SET EXERCISE ->
Find how many lines of the listing below include the word "rigid", then report the number by itself.

DATA LISTING ->
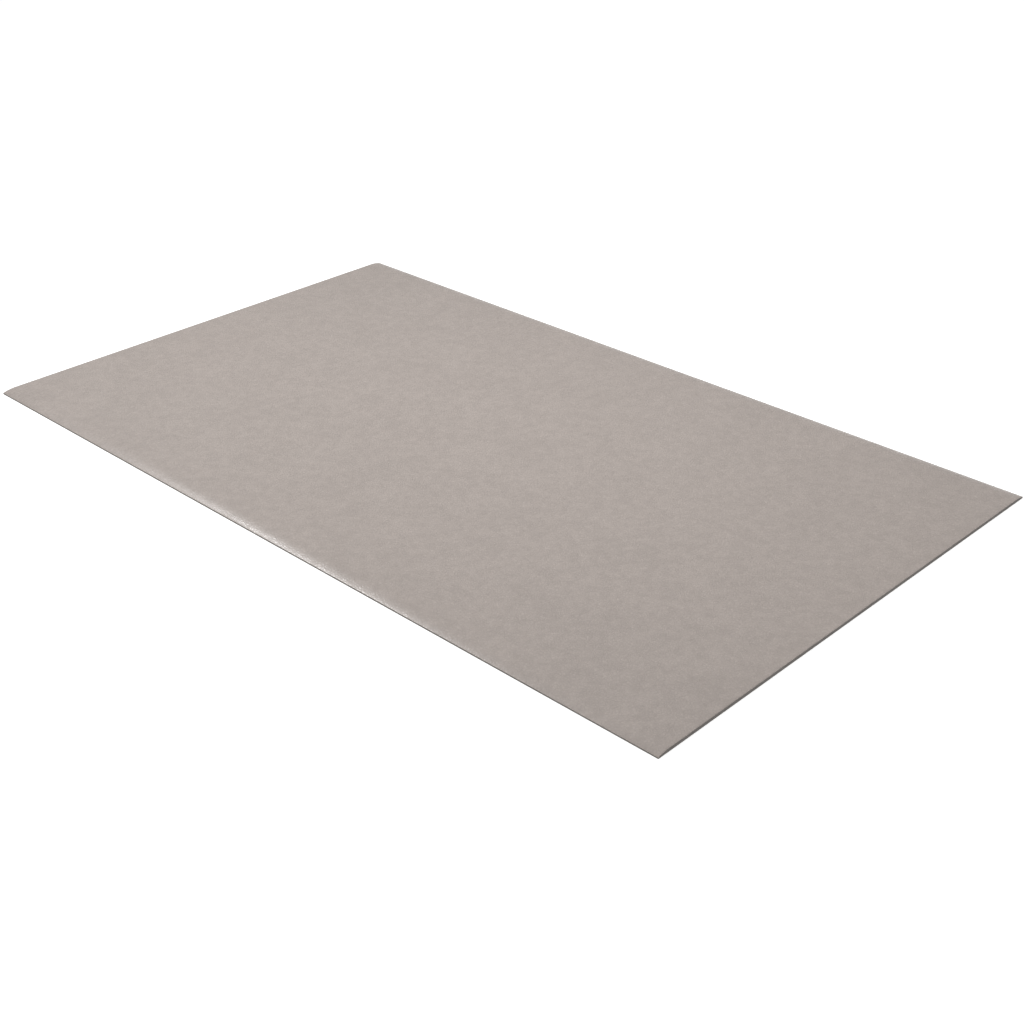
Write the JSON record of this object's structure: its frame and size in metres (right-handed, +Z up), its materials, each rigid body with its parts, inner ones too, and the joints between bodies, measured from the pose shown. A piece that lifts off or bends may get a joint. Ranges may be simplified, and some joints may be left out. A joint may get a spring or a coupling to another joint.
{
  "type": "anti-static floor mat",
  "caption": "Rectangular grey vinyl sponge floor mat with a fine pebble grain on top, tapered long sides and square-cut ends.",
  "frame": {"origin": "middle of the underside, on the floor", "axes": "+X along the length, +Y across the width towards one tapered side, +Z up out of the grained face"},
  "size_m": [1.524, 0.9144, 0.0063],
  "materials": {
    "grey_vinyl": "matte, fine pebble grain"
  },
  "bodies": {
    "root": {"floor_mat": "grey_vinyl"}
  },
  "joints": []
}
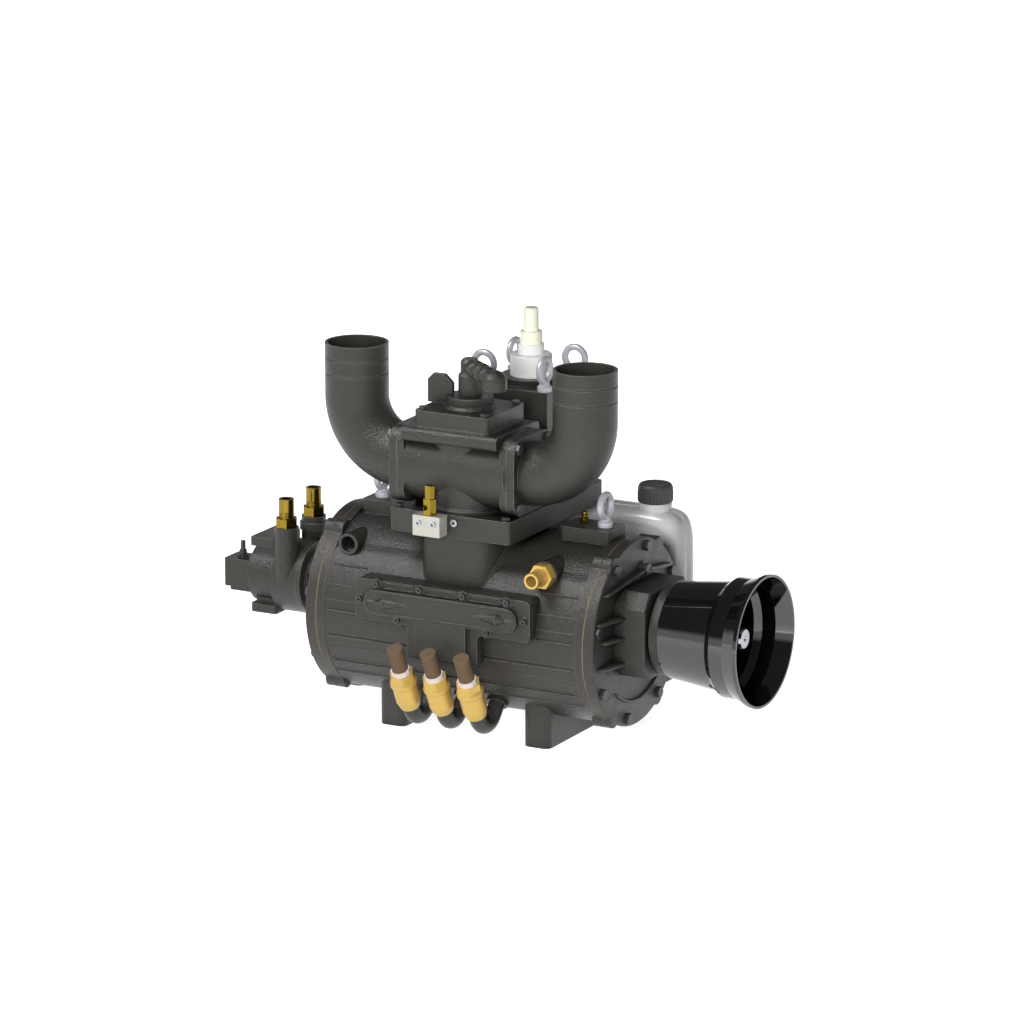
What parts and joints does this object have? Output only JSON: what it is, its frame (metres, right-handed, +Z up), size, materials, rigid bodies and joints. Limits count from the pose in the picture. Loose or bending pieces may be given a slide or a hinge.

COMPLETED TASK ->
2